Querying a Data Catalog view

Important

During this preview release, we recommend that you access views only from trusted sources. In preview, Amazon EMR has a limited amount of validations that protect your EMR cluster.

After creating a Data Catalog view, you can now use an IAM role to query the view. The IAM role must have the SELECT permission on the Data Catalog view. You don't need to grant access to the underlying tables referred in the view. You must use this IAM role as a runtime role. You can access the view from an EMR cluster using a runtime role from Amazon EMR steps, EMR Studio, and SageMaker Studio. For more information about runtime roles, see Runtime roles for Amazon EMR steps.

Once you have everything set up, you can query your view. For example, after attaching the EMR cluster to your Workspace in EMR Studio, you can run the following query to access a view.

SELECT * from <database>.<glue-data-catalog-view> LIMIT 10

Limitations

Consider the following limitations when you use Data Catalog views.

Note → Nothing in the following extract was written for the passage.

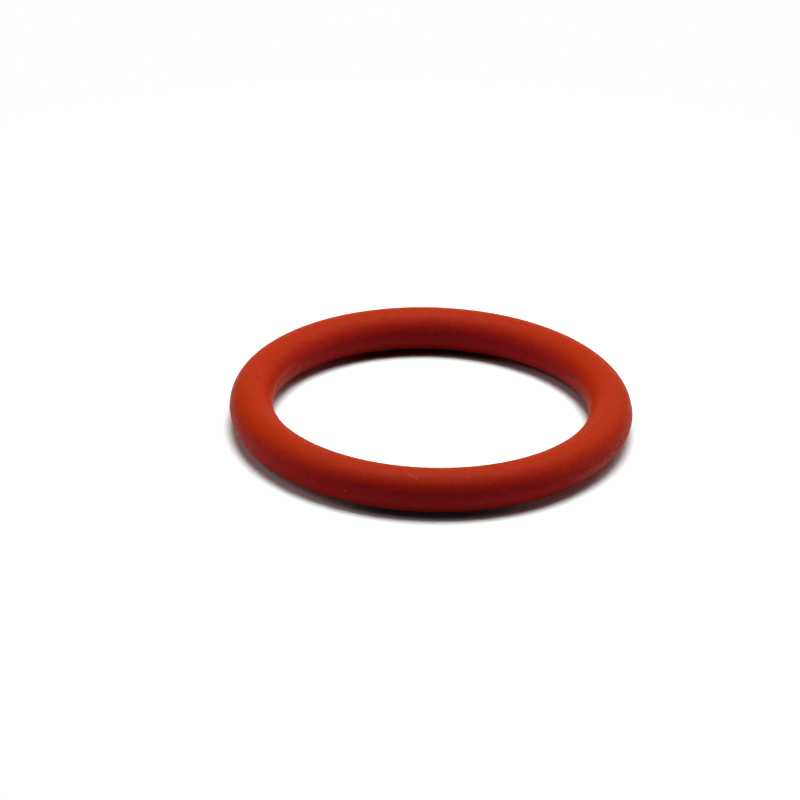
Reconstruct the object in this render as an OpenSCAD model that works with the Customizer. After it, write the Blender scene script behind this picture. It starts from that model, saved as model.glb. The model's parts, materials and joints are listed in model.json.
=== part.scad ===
// Moulded silicone O-ring: one round cord closed into a ring, lying flat.
// It is pressed in a two-part mould that splits on the ring's mid plane, so a fine rib
// of trimmed flash runs round its inner and its outer edge.
// Sizes are in millimetres. The origin is the ring's centre on the split plane, and
// +Z is the ring's axis.

/* [Ring] */
// Inside diameter, over the bare cord
inside_d = 38.7; // [12:0.1:120]
// Diameter of the cord's round section
cord_d = 5.3; // [2:0.05:8]

/* [Mould line] */
// How far the flash rib stands out of the ring's outer edge
outer_flash_h = 0.06; // [0.02:0.01:0.15]
// How far the flash rib stands into the ring's hole
inner_flash_h = 0.05; // [0.02:0.01:0.15]
// Width of the flat crest that trimming leaves on each rib
flash_crest_w = 0.16; // [0.08:0.02:0.3]
// Lean of the ribs' flanks away from the split plane, in degrees
flank_angle = 40; // [20:5:45]

/* [Hidden] */

// Every curve here is a true circle or arc, drawn with this many sides
$fn = 180;

cord_r = cord_d / 2;
// The cord's centre line runs on this radius round the axis
ring_r = inside_d / 2 + cord_r;
// The ribs' roots are buried this deep in the cord
flash_root = cord_r / 4;

// One flash rib in section, on the outer side of a cord centred on the origin
module flash_rib(height) {
    crest_x = cord_r + height;
    root_x = cord_r - flash_root;
    crest_y = flash_crest_w / 2;
    root_y = crest_y + (crest_x - root_x) * tan(flank_angle);
    polygon([
        [root_x, -root_y],
        [crest_x, -crest_y],
        [crest_x, crest_y],
        [root_x, root_y]
    ]);
}

// The moulded section: the round cord, with a rib on each end of the split plane
module ring_section() {
    circle(d = cord_d);
    flash_rib(outer_flash_h);
    rotate(180) flash_rib(inner_flash_h);
}

module o_ring() {
    color([0.74, 0.21, 0.1])
        rotate_extrude(convexity = 4)
            translate([ring_r, 0]) ring_section();
}

o_ring();
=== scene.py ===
"""A moulded silicone O-ring, lying on a white table top under soft studio light.

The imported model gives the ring's sizes. The ring is drawn again as one smooth piece, with the
mould's split line round it and the marks that trimming and handling left.

The ring's axis is Z and its mid plane is at height 0. Angles round it start at +X, and its front
is the side of -Y, from which the photograph was taken. Sizes in the classes are in millimetres,
angles in degrees and places in the picture in pixels. MM turns millimetres into Blender's metres.
"""

import json
import logging
import math
from collections.abc import Callable, Iterator
from contextlib import contextmanager
from dataclasses import dataclass
from enum import Enum
from functools import reduce

import bmesh
import bpy
from mathutils import Matrix, Vector


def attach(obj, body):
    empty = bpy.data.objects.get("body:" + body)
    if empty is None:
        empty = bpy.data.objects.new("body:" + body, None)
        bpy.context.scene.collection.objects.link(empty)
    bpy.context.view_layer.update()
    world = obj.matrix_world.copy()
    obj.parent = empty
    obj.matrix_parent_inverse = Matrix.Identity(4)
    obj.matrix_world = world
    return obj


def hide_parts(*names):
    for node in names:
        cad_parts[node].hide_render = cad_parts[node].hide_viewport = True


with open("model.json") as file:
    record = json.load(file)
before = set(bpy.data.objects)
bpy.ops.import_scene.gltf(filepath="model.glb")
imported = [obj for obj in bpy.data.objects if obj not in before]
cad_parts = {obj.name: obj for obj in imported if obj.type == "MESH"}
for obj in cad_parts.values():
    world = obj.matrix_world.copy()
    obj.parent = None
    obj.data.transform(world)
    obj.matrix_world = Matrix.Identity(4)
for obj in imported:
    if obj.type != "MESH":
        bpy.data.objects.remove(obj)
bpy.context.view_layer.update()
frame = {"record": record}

Socket = bpy.types.NodeSocket
Colour = tuple[float, float, float]
# From one value to another
Span = tuple[float, float]

MM = 0.001
NODE = "o_ring"
WHITE = (1.0, 1.0, 1.0, 1.0)
# Places that are less than this many millimetres apart count as one
TOLERANCE = 0.001
log = logging.getLogger("o_ring")


class Side(Enum):
    """The two walls of the ring, by the way they face."""

    INNER = -1
    OUTER = 1


def deselect_all() -> None:
    """Leaves object mode on and nothing selected."""
    if bpy.context.object and bpy.context.object.mode != "OBJECT":
        bpy.ops.object.mode_set(mode="OBJECT")
    bpy.ops.object.select_all(action="DESELECT")


def activate(piece: bpy.types.Object) -> None:
    """Selects one object alone and makes it the active one."""
    deselect_all()
    piece.select_set(True)
    bpy.context.view_layer.objects.active = piece


@contextmanager
def edit(piece: bpy.types.Object) -> Iterator[None]:
    """Holds one piece in edit mode, with nothing in its mesh selected.

    Args:
        piece: the mesh object to edit.
    """
    activate(piece)
    bpy.ops.object.mode_set(mode="EDIT")
    bpy.ops.mesh.select_mode(type="VERT")
    bpy.ops.mesh.select_all(action="DESELECT")
    yield
    bpy.ops.object.mode_set(mode="OBJECT")


def pick(piece: bpy.types.Object, test: Callable[[Vector], bool]) -> None:
    """Selects the vertices of a piece in edit mode by their place, and no others.

    Args:
        piece: the mesh object, in edit mode.
        test: says of a place, in metres, whether its vertex is wanted.
    """
    mesh = bmesh.from_edit_mesh(piece.data)
    for vertex in mesh.verts:
        vertex.select = test(vertex.co)
    mesh.select_flush_mode()
    bmesh.update_edit_mesh(piece.data)


def pick_faces(piece: bpy.types.Object, place: Vector, reach: float) -> None:
    """Selects the faces round a place, and no others.

    Args:
        piece: the mesh object, in edit mode.
        place: the middle of the patch, in metres.
        reach: how far from it a face's middle may be, in metres.
    """
    bpy.ops.mesh.select_all(action="DESELECT")
    mesh = bmesh.from_edit_mesh(piece.data)
    for face in mesh.faces:
        if (face.calc_center_median() - place).length < reach:
            face.select_set(True)
    bmesh.update_edit_mesh(piece.data)


def on_ring(radius: float, angle_deg: float, height: float = 0.0) -> Vector:
    """The place at that radius, angle round the ring and height, in the radius's unit."""
    angle = math.radians(angle_deg)
    return Vector((radius * math.cos(angle), radius * math.sin(angle), height))


def angle_of(place: Vector) -> float:
    """The angle round the ring at which a place lies, from 0 to 360 degrees."""
    return math.degrees(math.atan2(place.y, place.x)) % 360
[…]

  • You can only create Data Catalog views with Amazon EMR 6.15.0.

  • You can only reference up to 10 tables in the view definition.

  • You can only create PROTECTED Data Catalog views. UNPROTECTED views aren't supported.

  • You can't reference tables in another Amazon Web Services account in Data Catalog views.

  • User-defined functions (UDFs) aren't supported.

  • You can't reference open-table formats such as Apache Hudi or Apache Iceberg in Data Catalog views.

  • You can't reference other views in Data Catalog views.